Unlawful harassment is alive and well in the workplace. According to a report issued last year by a Select Task Force of the Equal Employment Opportunity Commission (“EEOC”) on the Study of Harassment in the Workplace (the “Task Force Report”), almost one third of all charges received by the EEOC in 2015 included an allegation of workplace harassment, and the EEOC believes that many cases of workplace harassment go unreported.
Workplace harassment is not only unlawful, but it is also expensive. The direct costs incurred for investigations, litigation and damages may be dwarfed by the indirect costs tied to harassment complaints, which can include decreased productivity, increased turnover, and reputational damage. Employers must therefore understand what harassment is and what their obligations are when they are faced with a harassment complaint.
What is Unlawful Harassment?
Harassment is a form of employment discrimination that violates one or more of the federal laws that the EEOC enforces—that is, Title VII of the Civil Rights Act of 1964, the Age Discrimination in Employment Act of 1967, and/or the Americans with Disabilities Act of 1990. More specifically, harassment is unwelcome conduct that is based on race, color, religion, sex (including pregnancy and, according to the EEOC, gender identity and sexual orientation), national origin, disability, age or genetic information. While petty slights, annoyances, and isolated incidents ordinarily do not constitute unlawful harassment (unless they are extremely serious), conduct based on one or more protected classifications becomes unlawful when enduring the conduct becomes a condition of continued employment, or when the conduct is severe or pervasive enough to create a work environment that a reasonable person would consider intimidating, hostile, or abusive.
State law may cover additional protected classes. In Connecticut, for example, it is also unlawful to discriminate on the basis of marital status and ancestry. Moreover, Connecticut law explicitly bars discrimination on the basis of sexual orientation and gender identity or expression, so even if the EEOC’s position that Title VII prohibits such discrimination is rejected by the courts, such discrimination will remain illegal in Connecticut.
When is an Employer Liable for Harassment?

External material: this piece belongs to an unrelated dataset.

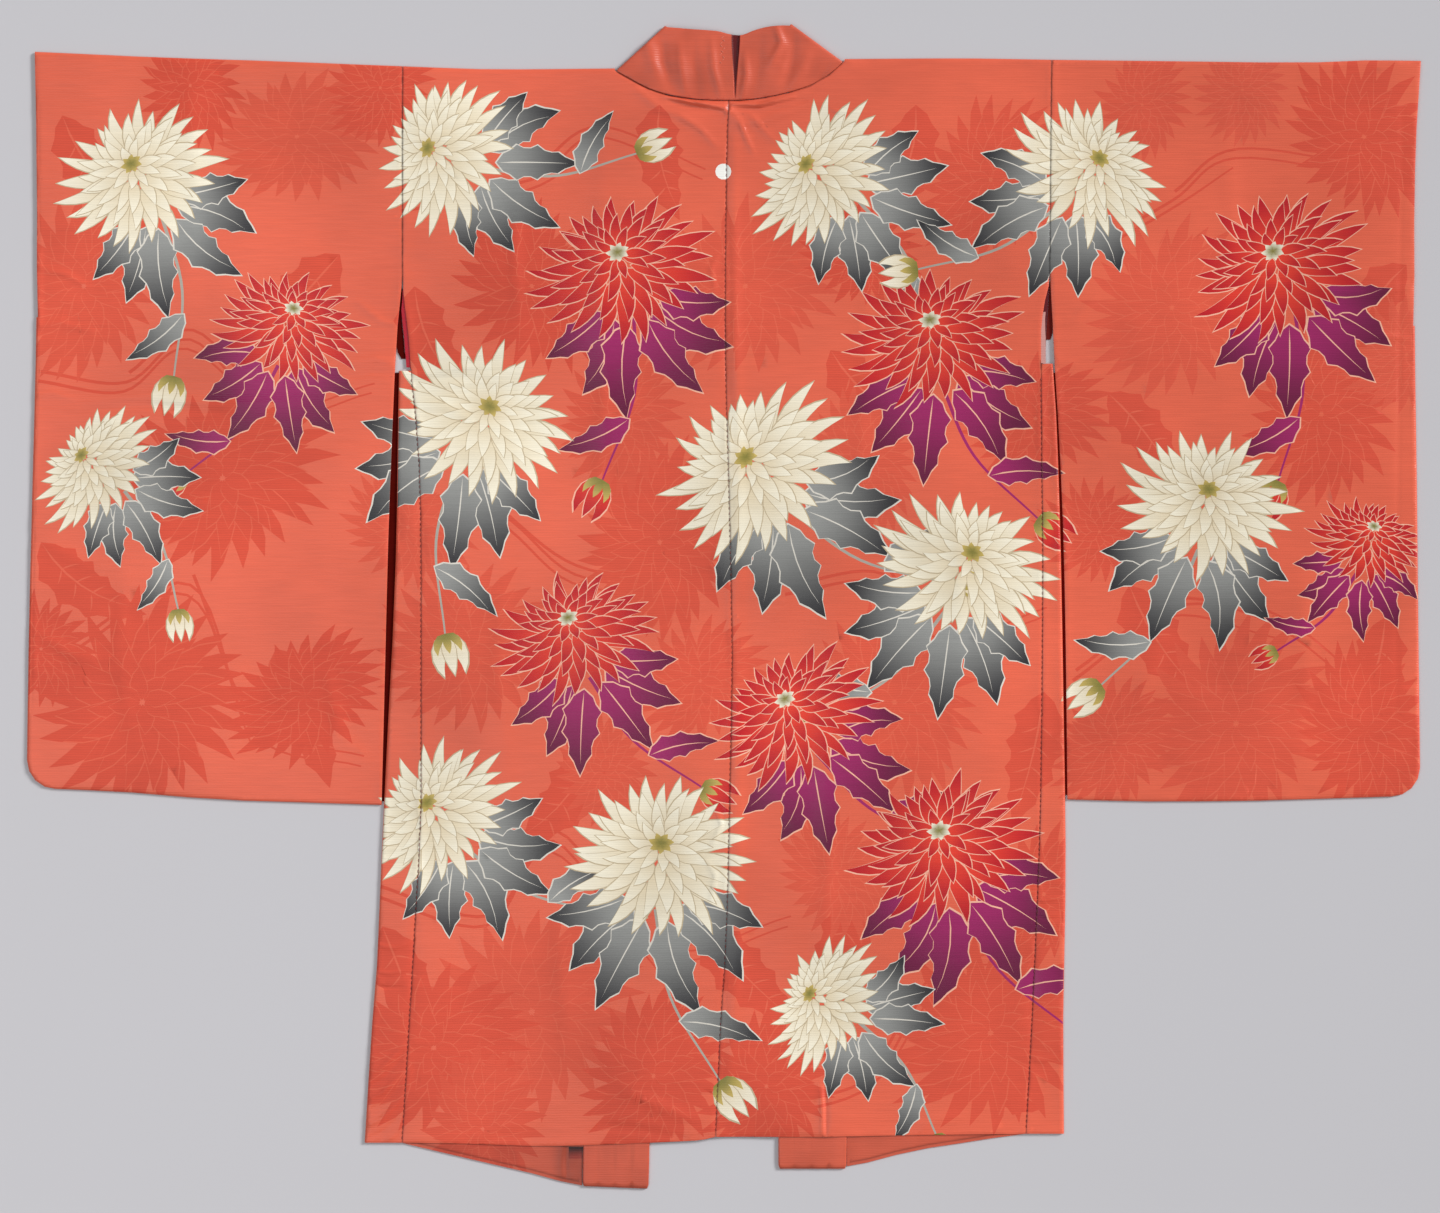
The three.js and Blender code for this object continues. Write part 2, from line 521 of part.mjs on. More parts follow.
// ---- the garment: every piece with its own cloth, centred over the surface ----
const SILK = { body: 0xe4735c, sleeve: 0xe67661, gusset: 0xe0705a, collar: 0xe36f59 };
const PIECES = [
  { name: 'body_left', wall: body('left'), colour: SILK.body },
  { name: 'body_right', wall: body('right'), colour: SILK.body },
  { name: 'sleeve_left', wall: sleeve('left'), colour: SILK.sleeve },
  { name: 'sleeve_right', wall: sleeve('right'), colour: SILK.sleeve },
  { name: 'gusset_left', wall: gusset('left'), colour: SILK.gusset },
  { name: 'gusset_right', wall: gusset('right'), colour: SILK.gusset },
  { name: 'collar', wall: collar(), colour: SILK.collar },
];

const extent = new THREE.Box3().setFromPoints(PIECES.flatMap(({ wall }) => wall.points));
const middle = extent.getCenter(new THREE.Vector3());
const haori = new THREE.Group();
haori.name = 'haori';
for (const { name, wall, colour } of PIECES) {
  const geometry = new THREE.BufferGeometry();
  const positions = wall.points.flatMap((p) => [p.x - middle.x, p.y - middle.y, p.z]);
  geometry.setAttribute('position', new THREE.Float32BufferAttribute(positions, 3));
  geometry.setIndex(wall.faces.flat());
  geometry.computeVertexNormals();
  const material = new THREE.MeshStandardMaterial({ color: colour, roughness: 0.55 });
  const mesh = new THREE.Mesh(geometry, material);
  mesh.name = name;
  haori.add(mesh);
}

export default haori;
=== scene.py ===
import itertools
import math

import bmesh
import bpy
import numpy as np
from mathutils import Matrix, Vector
from mathutils.bvhtree import BVHTree
from mathutils.geometry import delaunay_2d_cdt
from mathutils.kdtree import KDTree


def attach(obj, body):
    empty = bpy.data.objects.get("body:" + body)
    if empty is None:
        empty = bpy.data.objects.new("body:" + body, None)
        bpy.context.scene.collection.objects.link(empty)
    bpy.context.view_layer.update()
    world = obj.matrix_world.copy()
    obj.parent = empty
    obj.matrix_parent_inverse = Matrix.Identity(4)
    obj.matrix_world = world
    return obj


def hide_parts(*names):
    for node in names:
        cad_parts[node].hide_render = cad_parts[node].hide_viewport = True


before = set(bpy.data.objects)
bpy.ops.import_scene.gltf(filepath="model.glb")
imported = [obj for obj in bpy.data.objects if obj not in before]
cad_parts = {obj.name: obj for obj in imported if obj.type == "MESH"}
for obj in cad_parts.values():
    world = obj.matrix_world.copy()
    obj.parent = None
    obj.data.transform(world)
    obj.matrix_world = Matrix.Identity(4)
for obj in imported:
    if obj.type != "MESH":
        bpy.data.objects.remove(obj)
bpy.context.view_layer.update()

MM = 0.001

# ---- cloth ----
GRID = 6          # spacing of the fine mesh
TILE = 48                          # the print is cut in square tiles of this size
SMOOTHING = 9                      # how far the fold facets of the solid are softened
SOFT_FROM = 14                     # and this far from a rim they are so fully
RASTER = 4                         # spacing of the heights that are softened
FLAT_TOP = 0.80                    # a face that looks up at least this much belongs to a top surface
BACK_ABOVE = 2.0                   # top faces higher than this belong to the upper layer
FRONT_FACE = 1.2                   # height of the inside of the fronts
RECESS = (-145.5, -131.5, -518.0, -507.0)    # left, right, lower and upper edge of the painted shadow in the gap beside the band
HEM_FACING = -470                  # below this the inside of the fronts is faced with the outer silk
ROLL = 1.5                         # how far in the edges of a panel start to roll down
SEAM_DEPTH = 0.35                  # how far they roll down at a seam
EDGE_DEPTH = 0.5                   # and at a free edge
SEAM_REACH = 1.2                   # an edge this close to another panel is sewn to it
DEEPEST = 0.7                      # the deepest a crease goes into a single layer
SHARP = 5                          # the mesh follows creases up to this width
NEAR_RIM = 1.2                     # points this close to the rim may lie on it
ON_RIM = 0.0004                    # a point this close to a side lies on it
WELD = 0.0008                      # points this close are one
SNAP = 0.0002                      # and inside a tile, points this close
KEYS_PER_MM = 2000                 # how finely the points of two tiles are told apart
UNDERARM = (221.0, 292.0)          # along the sides, where the lining rolls out under the arms
UNDERARM_PINK = 272                # on the right it is pale below this
LEFT_SIDE = -280                   # what lies beyond this is at the left side
SLEEVE_FOOT = -186                 # the sleeves end here
DEEP_HEIGHT = 0.6                  # where the gap is measured for the lining deep inside it
DEEP_LAYER = (0.1, 0.6)            # and from where to where that lining reaches up
ROLLED_HEIGHT = 2.4                # the same for the lining that rolls out
ROLLED_LAYER = (1.25, 1.75)
SIDE_STEP = 6.0                    # the gap is measured this often
OPENING = (0.8, 20)                # and holds lining where it is from the first to the second wide
INSIDE_WALL = 0.35                 # how far a strip of lining reaches past the gap's far side
INSIDE_BODY = 0.6                  # and the rolled strip past the body's edge
PLEAT_Y = (478, 536)               # the painted shade in the pleat at the neck: its ends, and its middle and half width at them
PLEAT_X = (10.6, 11.2)
PLEAT_HALF = (0.4, 4.0)
BAND_TOP = 2.6                     # the band's upper side lies above this
BAND_FOOT = 462                    # its creases start here
TACKING_X = -1.5                   # the tacking stitches and their ends
TACKING_Y = (533, 509)
BAND_PAINTED_SHADE = 0.80                  # painted shade: the band's silk runs the other way and looks darker in the light
BODY_EDGE = 306                    # the body's sides lie within this of the middle
ARMHOLE_SHADE = 0.34               # how dark the silk is in the depth of each seam
BACK_SEAM_SHADE = 0.64
NECK_SHADE = 0.40
FACING_PAINTED_SHADE = 0.72                # and how dark the facing is painted, as shade under the back
NECK_FOOT = 460                    # the centre seam starts below the neck, at this height
RIB_SCALE = 142.0                  # 2.2 mm between ribs
TWIST_SCALE = 320.0                # 2 mm between turns along a thread
RIM_STEP = 4       # spacing of points along the edges
RIM_ANGLE = math.radians(55)

# ---- camera: straight above, far away ----
IMAGE_WIDTH = 1440
MM_PER_PIXEL = 0.938
CAMERA_HEIGHT = 4200
SENSOR = 36.0
CAMERA_AT = (-3.6, -0.2)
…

The EEOC recently released for public comment a proposed enforcement guidance on unlawful harassment (the “Proposed Guidance”) as a companion to the Task Force Report. The Proposed Guidance summarizes, with examples, the applicable standards of employer liability for workplace harassment based on the level and kind of authority the employer gives the harasser to act on its behalf.
- If the harasser is the employer’s “alter ego” (that is, an individual of sufficiently high rank that his or her actions speak for the employer, such as a sole proprietor or corporate officer), the employer is automatically liable for the harassment and has no defense.

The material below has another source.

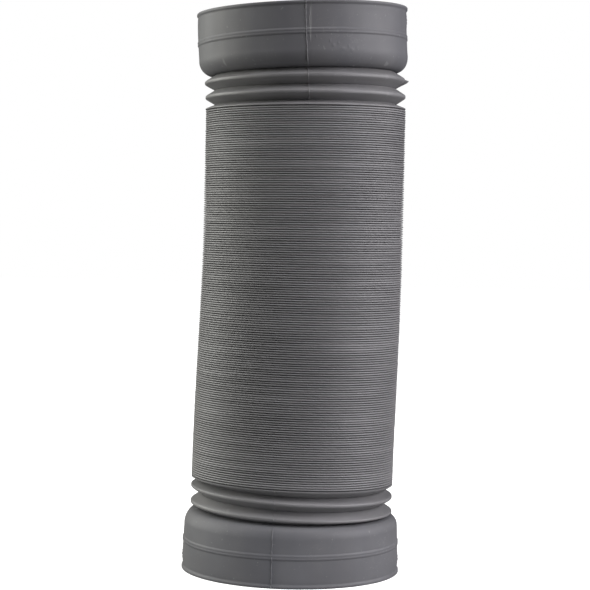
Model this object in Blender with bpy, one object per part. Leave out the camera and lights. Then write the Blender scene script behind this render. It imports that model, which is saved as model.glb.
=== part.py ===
"""A short sewer hose, pushed shut and standing on one end: two push-on cuffs, an open neck of
two folds behind each cuff, and a stack of thin folds between the necks.

The hose is one hollow moulding that moves at its folds. Each zone that moves by itself is an
object here, and each is parented to an empty on the axis where it leaves the zone below.
Metres, +Z up, with the origin at the middle of the lower cuff's rim.
"""

import math

import bmesh
import bpy

# Cuffs: each slips over a rigid drain pipe.
PIPE_DIAMETER = 0.0889
SOCKET_CLEARANCE = 0.0003
CUFF_WALL = 0.0011
CUFF_LENGTH = 0.0266
RIM_LIP_DEPTH = 0.00045
RIM_LIP_HEIGHT = 0.0016
RIM_LEAD_IN = 0.0003
RIM_LEAD_IN_HEIGHT = 0.0008
BEAD_HEIGHT = 0.0129
BEAD_WIDTH = 0.0024
BEAD_CREST_WIDTH = 0.0013
BEAD_DEPTH = 0.00035
SHOULDER_STEPS = 5

# Stack: folds pushed flat against each other, so that only their crests stand apart.
FLOW_DIAMETER = 0.0773
FOLD_DEPTH = 0.00485
CREST_GROOVE_DEPTH = 0.0022
SHUT_PITCH = 0.000963
FOLDS_PER_PACK = 12
PACK_COUNT = 14
PACK_SIDES = 12

# Necks: two folds that stand open between a cuff and the stack, the lower ones pressed closer.
LOWER_NECK_PITCH = 0.0051
UPPER_NECK_PITCH = 0.0066
NECK_ROOT_DEPTH = 0.0026
NECK_WALL = 0.0008
NECK_CREST_WIDTH = 0.0006
NECK_FLARE_HEIGHT = 0.0021
NECK_FLARE_EDGE = 0.0005

# Joints: the folds open about a point on the rim, or slide apart along the hose.
SEAT_GAP = 0.0003
TURNED_SIDES = 40
SHARP_ANGLE = math.radians(35)
BEND_SIDES = ("left", "front", "right", "back")
BEND_PIVOTS = {"left": (-1, 0), "front": (0, -1), "right": (1, 0), "back": (0, 1)}

PLASTIC_GREY = (0.16, 0.16, 0.164, 1.0)
PLASTIC_ROUGHNESS = 0.45

CREST_RADIUS = FLOW_DIAMETER / 2 + FOLD_DEPTH
GROOVE_RADIUS = CREST_RADIUS - CREST_GROOVE_DEPTH
NECK_ROOT_RADIUS = CREST_RADIUS - NECK_ROOT_DEPTH
SOCKET_RADIUS = PIPE_DIAMETER / 2 + SOCKET_CLEARANCE
CUFF_RADIUS = SOCKET_RADIUS + CUFF_WALL
PACK_HEIGHT = FOLDS_PER_PACK * SHUT_PITCH


def arc(centre, radius, start, end, steps):
    """Points (radius, height) of a round stretch, from the start to the end angle in degrees."""
    points = []
    for step in range(steps + 1):
        angle = math.radians(start + (end - start) * step / steps)
        points.append((centre[0] + radius * math.cos(angle), centre[1] + radius * math.sin(angle)))
    return points


def cuff_profile():
    """A cuff with its mouth at height 0 and its shoulder drawn in to the neck above."""
    shoulder_height = CUFF_LENGTH - (CUFF_RADIUS - NECK_ROOT_RADIUS)
    shoulder_centre = (NECK_ROOT_RADIUS, shoulder_height)
    outer = arc(shoulder_centre, CUFF_RADIUS - NECK_ROOT_RADIUS, 90, 0, SHOULDER_STEPS)
    bead = [
        (CUFF_RADIUS, BEAD_HEIGHT + BEAD_WIDTH / 2),
        (CUFF_RADIUS + BEAD_DEPTH, BEAD_HEIGHT + BEAD_CREST_WIDTH / 2),
        (CUFF_RADIUS + BEAD_DEPTH, BEAD_HEIGHT - BEAD_CREST_WIDTH / 2),
        (CUFF_RADIUS, BEAD_HEIGHT - BEAD_WIDTH / 2),
    ]
    rim = [
        (CUFF_RADIUS, RIM_LIP_HEIGHT),
        (CUFF_RADIUS + RIM_LIP_DEPTH, RIM_LIP_HEIGHT / 2),
        (CUFF_RADIUS + RIM_LIP_DEPTH, 0),
        (SOCKET_RADIUS + RIM_LEAD_IN, 0),
        (SOCKET_RADIUS, RIM_LEAD_IN_HEIGHT),
    ]
    inner = arc(shoulder_centre, SOCKET_RADIUS - NECK_ROOT_RADIUS, 0, 90, SHOULDER_STEPS)
    neck = [
        (NECK_ROOT_RADIUS - NECK_WALL, inner[-1][1]),
        (NECK_ROOT_RADIUS - NECK_WALL, CUFF_LENGTH),
    ]
    return outer + bead + rim + inner + neck


def neck_fold_profile(pitch, flared):
    """One open fold from root to root. The fold next to the stack flares out to meet it."""
    height = pitch if flared else pitch - SEAT_GAP
    crest = pitch / 2
    bore = NECK_ROOT_RADIUS - NECK_WALL
    outer = [
        (NECK_ROOT_RADIUS, height),
        (CREST_RADIUS, crest + NECK_CREST_WIDTH / 2),
        (CREST_RADIUS, crest - NECK_CREST_WIDTH / 2),
        (NECK_ROOT_RADIUS, 0),
    ]
    inner = [
        (bore, 0),
        (CREST_RADIUS - NECK_WALL, crest),
        (bore, height),
    ]
    if not flared:
        return outer + inner
    top = height + NECK_FLARE_HEIGHT - SEAT_GAP
    flare = [
        (bore, top),
        (CREST_RADIUS, top),
        (CREST_RADIUS, top - NECK_FLARE_EDGE),
    ]
    return flare + outer + inner


def pack_profile():
    """A pack of shut folds, from its lowest fold's crest to the groove over its highest fold."""
    outer = []
    for fold in reversed(range(FOLDS_PER_PACK)):
        outer.append((GROOVE_RADIUS, (fold + 0.5) * SHUT_PITCH))
        outer.append((CREST_RADIUS, fold * SHUT_PITCH))
    return outer + [(FLOW_DIAMETER / 2, 0), (FLOW_DIAMETER / 2, outer[0][1])]


def turned_upside_down(profile, height):
    return [(radius, height - level) for radius, level in reversed(profile)]


def turned_mesh(name, profile, sides):
    """The closed ring that a closed profile sweeps about Z."""
    shape = bmesh.new()
    points = [shape.verts.new((radius, 0, level)) for radius, level in profile]
    edges = [shape.edges.new((points[i - 1], points[i])) for i in range(len(points))]
    bmesh.ops.spin(
        shape,
        geom=points + edges,
        axis=(0, 0, 1),
        cent=(0, 0, 0),
        steps=sides,
        angle=2 * math.pi,
        use_merge=True,
    )
    bmesh.ops.recalc_face_normals(shape, faces=shape.faces)
    mesh = bpy.data.meshes.new(name)
    shape.to_mesh(mesh)
    shape.free()
    mesh.shade_smooth()
    mesh.set_sharp_from_angle(angle=SHARP_ANGLE)
    return mesh


def plastic(name):
    material = bpy.data.materials.new(name)
    material.use_nodes = True
    shader = material.node_tree.nodes["Principled BSDF"]
    shader.inputs["Base Color"].default_value = PLASTIC_GREY
    shader.inputs["Roughness"].default_value = PLASTIC_ROUGHNESS
    shader.inputs["Metallic"].default_value = 0.0
    return material


def zone(name, profile, sides, base):
    """One zone of the hose, whose lowest face lies at the base height."""
    return {"name": name, "profile": profile, "sides": sides, "base": base}


def zones():
    """Every zone from the floor up."""
    found = [zone("lower_cuff", cuff_profile(), TURNED_SIDES, 0)]
    base = CUFF_LENGTH + SEAT_GAP
    lower_plain = neck_fold_profile(LOWER_NECK_PITCH, False)
    found.append(zone("lower_neck_fold_1", lower_plain, TURNED_SIDES, base))
    base += LOWER_NECK_PITCH
    lower_flared = neck_fold_profile(LOWER_NECK_PITCH, True)
    found.append(zone("lower_neck_fold_2", lower_flared, TURNED_SIDES, base))
    base += LOWER_NECK_PITCH + NECK_FLARE_HEIGHT
    for pack in range(PACK_COUNT):
        found.append(zone(f"fold_pack_{pack + 1:02d}", pack_profile(), PACK_SIDES, base))
        base += PACK_HEIGHT
    flared_height = UPPER_NECK_PITCH + NECK_FLARE_HEIGHT - SEAT_GAP
    upper_flared = turned_upside_down(neck_fold_profile(UPPER_NECK_PITCH, True), flared_height)
    found.append(zone("upper_neck_fold_2", upper_flared, TURNED_SIDES, base))
    base += UPPER_NECK_PITCH + NECK_FLARE_HEIGHT
    plain_height = UPPER_NECK_PITCH - SEAT_GAP
    upper_plain = turned_upside_down(neck_fold_profile(UPPER_NECK_PITCH, False), plain_height)
    found.append(zone("upper_neck_fold_1", upper_plain, TURNED_SIDES, base))
    base += UPPER_NECK_PITCH
    upper_cuff = turned_upside_down(cuff_profile(), CUFF_LENGTH)
    found.append(zone("upper_cuff", upper_cuff, TURNED_SIDES, base))
    return found


def joint_kinds(names):
    """What each zone above the first does on the one below: "stretch", or the side it bends to."""
    kinds = []
    bends = 0
    for below, above in zip(names, names[1:]):
        both_packs = below.startswith("fold_pack") and above.startswith("fold_pack")
        if both_packs and int(below[-2:]) % 2:
            kinds.append("stretch")
            continue
        kinds.append(BEND_SIDES[bends % len(BEND_SIDES)])
        bends += 1
    return kinds


def pivot_of(kind, base):
    """Where the joint's axis runs: on the rim that a bend closes on, or up the middle."""
    side = BEND_PIVOTS.get(kind, (0, 0))
    return (side[0] * CREST_RADIUS, side[1] * CREST_RADIUS, base)


def place(item, mesh, pivot, axis_below):
    """Puts a zone's object on the empty that marks its joint, and returns that empty."""
    axis_here = bpy.data.objects.new(f"axis_of_{item['name']}", None)
    bpy.context.collection.objects.link(axis_here)
    axis_here.empty_display_size = CUFF_LENGTH
    below = (0, 0, 0)
    if axis_below:
        axis_here.parent = axis_below
        below = axis_below["pivot"]
    axis_here["pivot"] = pivot
    axis_here.location = [here - there for here, there in zip(pivot, below)]
    ring = bpy.data.objects.new(item["name"], mesh)
    bpy.context.collection.objects.link(ring)
    ring.data.materials.append(plastic(item["name"]))
    ring.parent = axis_here
    ring.location = (-pivot[0], -pivot[1], item["base"] - pivot[2])
    return axis_here


def build():
    for obj in list(bpy.data.objects):
        bpy.data.objects.remove(obj)
    found = zones()
    kinds = [None] + joint_kinds([item["name"] for item in found])
    axis_below = None
    for item, kind in zip(found, kinds):
        mesh = turned_mesh(item["name"], item["profile"], item["sides"])
        axis_below = place(item, mesh, pivot_of(kind, item["base"]), axis_below)


build()
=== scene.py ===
"""The finish of a short grey sewer hose, pushed shut and standing on one cuff.

The hose's skin is cut into pieces at the roots of its folds. The cuffs and the neck folds ride on
their own bodies, and a short sleeve reaches across each joint beside a cuff or between two neck
folds. Every piece of the stack runs across one joint. Metres, +Z up.
"""

import math

import bpy
import numpy as np
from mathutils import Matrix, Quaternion, Vector


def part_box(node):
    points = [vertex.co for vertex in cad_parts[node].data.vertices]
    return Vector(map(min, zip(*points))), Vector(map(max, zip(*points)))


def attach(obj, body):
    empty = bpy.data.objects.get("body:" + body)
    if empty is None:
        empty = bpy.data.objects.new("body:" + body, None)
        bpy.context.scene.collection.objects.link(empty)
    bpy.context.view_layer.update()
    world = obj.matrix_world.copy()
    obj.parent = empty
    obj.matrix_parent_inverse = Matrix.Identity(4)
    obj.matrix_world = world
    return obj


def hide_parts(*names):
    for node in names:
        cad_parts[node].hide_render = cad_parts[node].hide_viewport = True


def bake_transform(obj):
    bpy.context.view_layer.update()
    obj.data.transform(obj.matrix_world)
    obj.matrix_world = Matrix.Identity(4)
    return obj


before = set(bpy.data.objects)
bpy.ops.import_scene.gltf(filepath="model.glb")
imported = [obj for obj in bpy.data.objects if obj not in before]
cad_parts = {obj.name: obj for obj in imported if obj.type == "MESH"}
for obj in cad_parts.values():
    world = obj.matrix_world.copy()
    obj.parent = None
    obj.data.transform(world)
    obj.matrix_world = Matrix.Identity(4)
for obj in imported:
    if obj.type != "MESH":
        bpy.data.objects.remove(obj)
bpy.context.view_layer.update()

# Driving sizes of the moulding, beside those that the frame gives.
SOCKET_RADIUS = 0.04475
SOCKET_LEAD_IN = 0.0003
SOCKET_LEAD_IN_HEIGHT = 0.0008
SOCKET_ROOF_DEPTH = 0.006
RIM_LIP_DEPTH = 0.00045
BEAD_HEIGHT = 0.0129
BEAD_WIDTH = 0.0024
BEAD_DEPTH = 0.0004
BEAD_FULLNESS = 0.7
BEAD_HOLLOW = 0.42
BEAD_HOLLOW_SHARPNESS = 6
SHOULDER_HEIGHT = 0.0064
SHOULDER_BULGE = 0.9
SHOULDER_RISE = 1.1
NECK_ROOT_DEPTH = 0.0043
NECK_WALL = 0.0008
NECK_FLARE_HEIGHT = 0.0021
NECK_FLARE_CORNER = 0.0006
NECK_LAND = 0.19
NECK_CORNER = 0.07
SLEEVE_LENGTH = 0.0047
SLEEVE_CLEARANCE = 0.00035
SLEEVE_LAP = 0.0001
FOLD_DEPTH = 0.00435
FOLD_ROUNDNESS = 0.11
SLIT_CLOSENESS = 2.4
FOLD_WALL = 0.0005
FOLDS_PER_PACK = 12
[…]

- If the harasser is a supervisor:
And the harassment results in a negative employment action such as termination, demotion or failure to promote, the employer is automatically liable and has no defense.

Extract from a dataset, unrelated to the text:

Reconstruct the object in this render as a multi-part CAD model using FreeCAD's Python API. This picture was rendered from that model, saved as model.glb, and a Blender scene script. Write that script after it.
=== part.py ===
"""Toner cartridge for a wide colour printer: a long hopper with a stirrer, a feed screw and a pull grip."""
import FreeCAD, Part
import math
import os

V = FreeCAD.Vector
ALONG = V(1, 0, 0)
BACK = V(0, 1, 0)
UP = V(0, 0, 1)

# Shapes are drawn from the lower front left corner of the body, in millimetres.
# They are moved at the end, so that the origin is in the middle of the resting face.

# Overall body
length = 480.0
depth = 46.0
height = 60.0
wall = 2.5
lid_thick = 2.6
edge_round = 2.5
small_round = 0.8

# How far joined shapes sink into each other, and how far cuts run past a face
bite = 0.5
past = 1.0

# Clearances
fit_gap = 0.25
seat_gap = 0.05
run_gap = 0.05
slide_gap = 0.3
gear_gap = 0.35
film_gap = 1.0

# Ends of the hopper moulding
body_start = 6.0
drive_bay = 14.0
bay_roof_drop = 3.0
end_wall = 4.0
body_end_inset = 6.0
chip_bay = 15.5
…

And the harassment does not result in a negative employment action, the employer can avoid liability only if it can prove that: (1) it acted reasonably to prevent and promptly correct the harassment; and (2) the complaining employee unreasonably failed to use the employer’s complaint procedure or to take other steps to avoid or minimize harm from the harassment.
- If the harasser is a non-supervisory employee or a non-employee over whom the employer has control (such as an independent contractor or customer), the employer will be liable if it failed to act reasonably to prevent the harassment or if it failed to take reasonable corrective action in response to harassment about which it knew or should have known.
Proactive Steps to Prevent and Correct Harassment
The Task Force Report identifies five core principles that it has found to be generally effective in addressing harassment:
- Committed and engaged leadership;
- Consistent and demonstrated accountability;
- Strong and comprehensive harassment policies;
- Trusted and accessible complaint procedures; and
- Regular, interactive training tailored to the audience and the organization.
The Proposed Guidance discusses each of these principles and offers what it terms “promising practices” that employers can adopt to prevent and respond to workplace harassment.
Comment Period on the Proposed Guidance
The EEOC recently extended the public comment period on the Proposed Guidance until March 21, 2017. You can view comments already submitted or submit your own comments at regulations.gov. After reviewing the public input, the EEOC will consider appropriate revisions to the Proposed Guidance before finalizing it.